While there are opportunities in a bear market, like high dividend paying stocks selling at an all-time low, Church stressed that the most important advice he can give is to keep your portfolio diversified and match it with the risk you can afford to take.

“If you’re an elderly client and you’re retired and can’t risk your principal, you need to be in CD’s (certificates of deposit), treasuries and those fixed-income investments that are the safest you can find,” he said.

Church said the main problem in the market now is the volatility. When the Dow goes up 600 points one day only to drop 800 the next, that’s what really scares people. And the fact that everything from corn and oil, to gold and real estate has been affected is not reassuring either. But the money that has left the market is “going to flow back into the market eventually,” he said.
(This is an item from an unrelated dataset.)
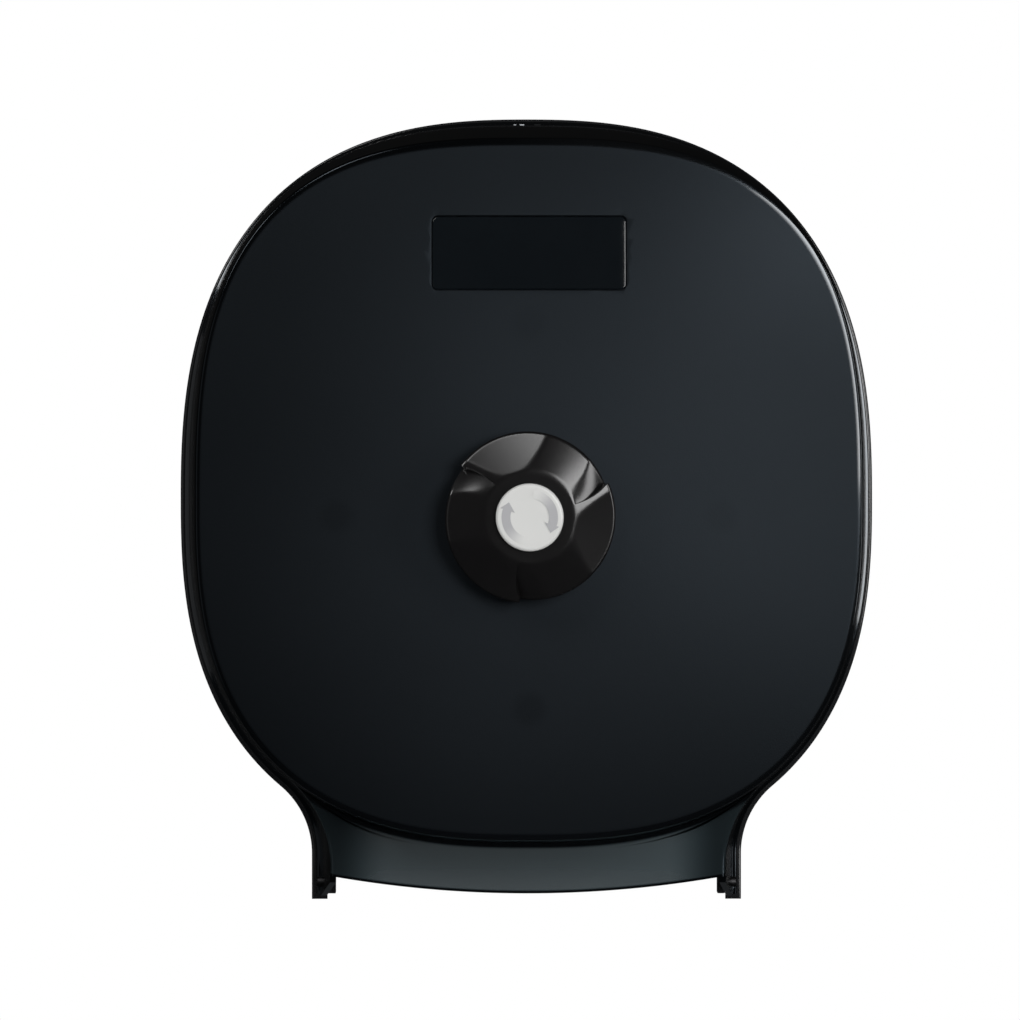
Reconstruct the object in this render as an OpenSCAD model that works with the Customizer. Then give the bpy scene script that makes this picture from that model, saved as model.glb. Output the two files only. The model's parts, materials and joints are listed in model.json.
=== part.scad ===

Even so, there are still too many unknowns to predict when the recovery will begin, Church said. A particular concern of his is how the retail sector will fare in this quarter. There have been reports, he said, that thousands of retailers could close in 2009. He’s waiting to see what happens.

“Christmas kept them going,” Church said. “And now, Christmas is over.”

What about opportunities in the next year? With the incoming Obama administration talking about massive public works spending, investments in construction or infrastructure could be a good bet, Church said. And large-cap stocks seem like a sensible investment in a downturn.

“People are skeptical; they’re scared. Where are they going to go with their money when they invest? They’re going to go with companies that have been around a long time, that provide some sort of good or service that people need,” he said. “Those are typically large-cap companies.”

Once the market stabilizes, he expects people to start reinvesting slowly. But in the meantime, investors should really get to know their planner, if they haven’t already, he said.

“We’ve had several bear markets over the years, and we’ve rebounded out of those and always gone higher,” Church said. “I don’t think there’s any reason to believe that that’s not going to happen again. It’s a matter of when.”